**STATED PROBLEM**
Pull out every line of the listing below where "part" appears.

═══ MATERIAL FOR THIS EXERCISE ═══

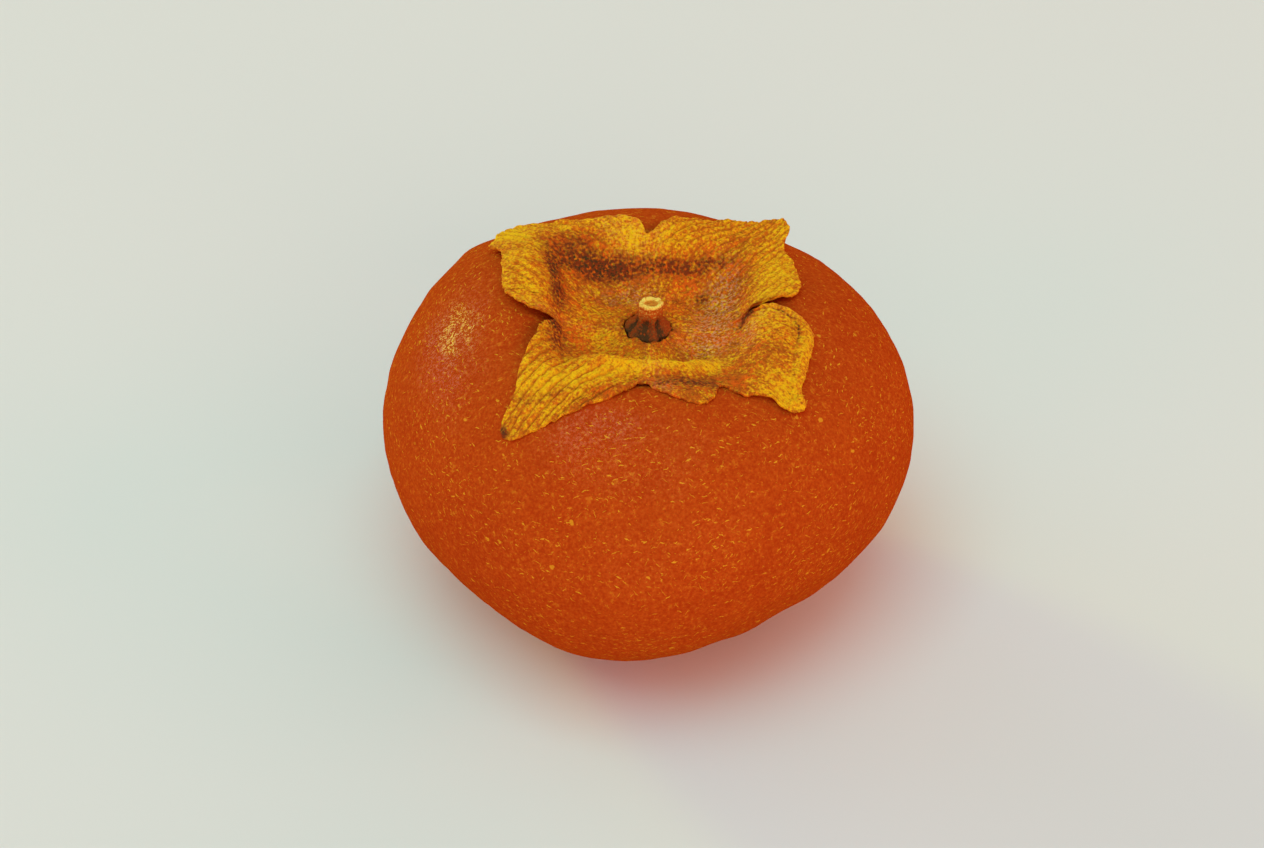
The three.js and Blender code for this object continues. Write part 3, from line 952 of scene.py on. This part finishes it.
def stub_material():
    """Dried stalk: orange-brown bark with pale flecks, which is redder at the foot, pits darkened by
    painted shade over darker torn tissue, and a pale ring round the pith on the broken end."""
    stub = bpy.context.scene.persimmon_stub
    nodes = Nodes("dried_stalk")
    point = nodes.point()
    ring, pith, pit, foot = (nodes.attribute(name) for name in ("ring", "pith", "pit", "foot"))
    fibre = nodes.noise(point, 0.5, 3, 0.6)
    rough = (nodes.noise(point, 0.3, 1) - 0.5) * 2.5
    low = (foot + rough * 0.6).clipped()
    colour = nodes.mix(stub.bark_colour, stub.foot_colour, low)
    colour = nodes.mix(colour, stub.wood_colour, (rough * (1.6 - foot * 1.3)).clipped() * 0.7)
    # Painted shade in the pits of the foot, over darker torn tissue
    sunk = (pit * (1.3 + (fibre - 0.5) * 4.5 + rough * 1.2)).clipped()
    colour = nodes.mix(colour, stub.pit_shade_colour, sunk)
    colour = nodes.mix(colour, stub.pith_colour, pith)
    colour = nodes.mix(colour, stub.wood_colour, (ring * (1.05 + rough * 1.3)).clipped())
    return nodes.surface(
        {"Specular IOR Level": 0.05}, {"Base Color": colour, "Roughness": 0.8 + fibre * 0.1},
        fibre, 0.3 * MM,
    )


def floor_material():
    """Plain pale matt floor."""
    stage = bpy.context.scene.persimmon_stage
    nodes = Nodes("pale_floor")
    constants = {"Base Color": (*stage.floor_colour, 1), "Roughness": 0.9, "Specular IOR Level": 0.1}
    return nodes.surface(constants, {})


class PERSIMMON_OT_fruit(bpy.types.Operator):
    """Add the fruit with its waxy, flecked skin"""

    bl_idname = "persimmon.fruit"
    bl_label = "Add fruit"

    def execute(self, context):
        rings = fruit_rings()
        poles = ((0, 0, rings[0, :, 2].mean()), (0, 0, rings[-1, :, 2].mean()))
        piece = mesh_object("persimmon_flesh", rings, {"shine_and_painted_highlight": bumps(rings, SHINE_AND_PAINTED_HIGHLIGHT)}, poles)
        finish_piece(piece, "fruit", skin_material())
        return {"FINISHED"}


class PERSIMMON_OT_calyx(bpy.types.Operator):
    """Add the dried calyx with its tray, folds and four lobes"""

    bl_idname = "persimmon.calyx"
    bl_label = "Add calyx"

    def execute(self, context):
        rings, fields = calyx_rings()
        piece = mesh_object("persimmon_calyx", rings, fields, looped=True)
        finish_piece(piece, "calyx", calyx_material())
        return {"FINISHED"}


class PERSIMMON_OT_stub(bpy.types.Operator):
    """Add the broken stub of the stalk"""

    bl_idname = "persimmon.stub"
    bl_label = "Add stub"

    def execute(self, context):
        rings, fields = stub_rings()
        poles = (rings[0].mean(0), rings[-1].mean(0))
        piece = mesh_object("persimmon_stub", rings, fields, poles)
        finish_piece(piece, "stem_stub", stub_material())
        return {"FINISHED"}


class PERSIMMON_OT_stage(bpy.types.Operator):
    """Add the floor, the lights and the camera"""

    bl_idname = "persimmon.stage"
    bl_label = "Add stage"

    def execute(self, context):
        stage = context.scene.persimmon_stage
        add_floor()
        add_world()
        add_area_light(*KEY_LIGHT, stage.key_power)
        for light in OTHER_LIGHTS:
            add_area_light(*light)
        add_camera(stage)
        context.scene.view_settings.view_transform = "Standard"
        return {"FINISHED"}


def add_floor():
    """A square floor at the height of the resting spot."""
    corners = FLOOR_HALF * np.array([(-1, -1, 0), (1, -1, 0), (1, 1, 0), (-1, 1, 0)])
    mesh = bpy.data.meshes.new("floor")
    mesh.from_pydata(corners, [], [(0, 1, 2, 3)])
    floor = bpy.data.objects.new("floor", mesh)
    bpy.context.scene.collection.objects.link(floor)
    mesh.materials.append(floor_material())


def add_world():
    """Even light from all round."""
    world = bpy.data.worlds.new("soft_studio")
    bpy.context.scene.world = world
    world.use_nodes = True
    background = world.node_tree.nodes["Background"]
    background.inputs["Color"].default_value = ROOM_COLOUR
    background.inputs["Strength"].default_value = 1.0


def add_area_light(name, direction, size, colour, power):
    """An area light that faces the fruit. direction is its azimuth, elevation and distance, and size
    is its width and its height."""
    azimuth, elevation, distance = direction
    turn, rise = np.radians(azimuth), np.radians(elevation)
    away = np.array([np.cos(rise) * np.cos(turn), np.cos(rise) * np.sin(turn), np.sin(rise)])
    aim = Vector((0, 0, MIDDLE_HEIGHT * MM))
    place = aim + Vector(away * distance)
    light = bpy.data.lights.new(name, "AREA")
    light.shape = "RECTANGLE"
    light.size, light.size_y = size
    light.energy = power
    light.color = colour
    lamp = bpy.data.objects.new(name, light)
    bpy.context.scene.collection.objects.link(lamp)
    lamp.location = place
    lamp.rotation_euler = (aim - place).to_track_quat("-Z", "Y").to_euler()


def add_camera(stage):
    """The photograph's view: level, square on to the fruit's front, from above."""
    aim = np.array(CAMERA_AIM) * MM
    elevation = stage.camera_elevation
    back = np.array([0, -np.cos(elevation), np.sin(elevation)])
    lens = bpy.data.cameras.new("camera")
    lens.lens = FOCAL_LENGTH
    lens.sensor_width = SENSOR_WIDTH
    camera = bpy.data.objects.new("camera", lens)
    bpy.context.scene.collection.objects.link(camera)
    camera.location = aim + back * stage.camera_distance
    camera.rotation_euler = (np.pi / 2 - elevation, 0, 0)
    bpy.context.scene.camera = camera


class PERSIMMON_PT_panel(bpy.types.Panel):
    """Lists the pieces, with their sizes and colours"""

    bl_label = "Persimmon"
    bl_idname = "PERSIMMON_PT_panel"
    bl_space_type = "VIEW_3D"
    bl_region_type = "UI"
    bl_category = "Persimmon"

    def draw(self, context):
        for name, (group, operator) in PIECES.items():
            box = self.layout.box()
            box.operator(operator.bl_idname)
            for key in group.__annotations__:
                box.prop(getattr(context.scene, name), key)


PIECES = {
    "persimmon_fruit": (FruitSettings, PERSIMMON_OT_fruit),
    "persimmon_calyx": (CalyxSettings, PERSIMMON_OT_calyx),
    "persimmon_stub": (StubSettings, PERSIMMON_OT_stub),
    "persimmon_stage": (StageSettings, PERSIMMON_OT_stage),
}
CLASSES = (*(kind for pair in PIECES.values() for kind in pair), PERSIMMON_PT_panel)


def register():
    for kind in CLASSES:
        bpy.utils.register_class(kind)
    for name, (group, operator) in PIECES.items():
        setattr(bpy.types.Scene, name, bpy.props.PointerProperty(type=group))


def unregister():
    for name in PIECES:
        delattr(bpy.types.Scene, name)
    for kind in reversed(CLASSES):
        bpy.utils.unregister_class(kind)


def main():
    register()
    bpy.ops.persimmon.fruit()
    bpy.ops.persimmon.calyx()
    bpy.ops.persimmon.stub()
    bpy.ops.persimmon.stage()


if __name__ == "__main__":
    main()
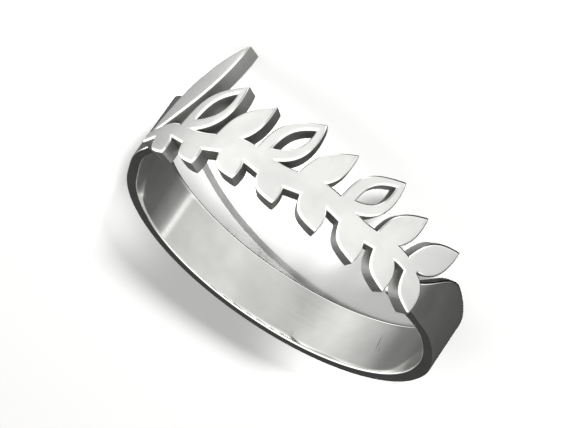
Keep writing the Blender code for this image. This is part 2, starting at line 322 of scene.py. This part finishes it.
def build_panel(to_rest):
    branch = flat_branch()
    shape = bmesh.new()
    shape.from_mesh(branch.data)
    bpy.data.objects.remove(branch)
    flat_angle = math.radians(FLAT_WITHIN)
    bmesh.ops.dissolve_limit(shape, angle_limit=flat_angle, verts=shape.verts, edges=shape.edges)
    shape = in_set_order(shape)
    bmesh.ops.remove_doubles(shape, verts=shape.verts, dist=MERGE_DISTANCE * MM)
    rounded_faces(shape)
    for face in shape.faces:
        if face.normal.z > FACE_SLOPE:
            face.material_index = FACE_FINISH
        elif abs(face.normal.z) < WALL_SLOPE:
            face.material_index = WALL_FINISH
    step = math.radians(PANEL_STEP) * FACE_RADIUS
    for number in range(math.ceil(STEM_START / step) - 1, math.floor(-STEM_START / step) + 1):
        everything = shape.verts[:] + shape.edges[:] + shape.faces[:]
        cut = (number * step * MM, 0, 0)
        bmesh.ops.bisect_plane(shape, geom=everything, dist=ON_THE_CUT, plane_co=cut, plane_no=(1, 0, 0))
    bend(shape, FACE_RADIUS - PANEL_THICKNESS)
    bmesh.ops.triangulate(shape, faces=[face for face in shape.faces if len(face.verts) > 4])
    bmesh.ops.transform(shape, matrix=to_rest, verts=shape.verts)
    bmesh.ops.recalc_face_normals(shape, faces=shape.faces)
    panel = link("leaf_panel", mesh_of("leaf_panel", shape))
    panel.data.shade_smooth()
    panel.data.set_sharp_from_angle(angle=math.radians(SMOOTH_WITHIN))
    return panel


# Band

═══

**FULL RESPONSE**
The three.js and Blender code for this object continues. Write part 3, from line 952 of scene.py on. This part finishes it.
Keep writing the Blender code for this image. This is part 2, starting at line 322 of scene.py. This part finishes it.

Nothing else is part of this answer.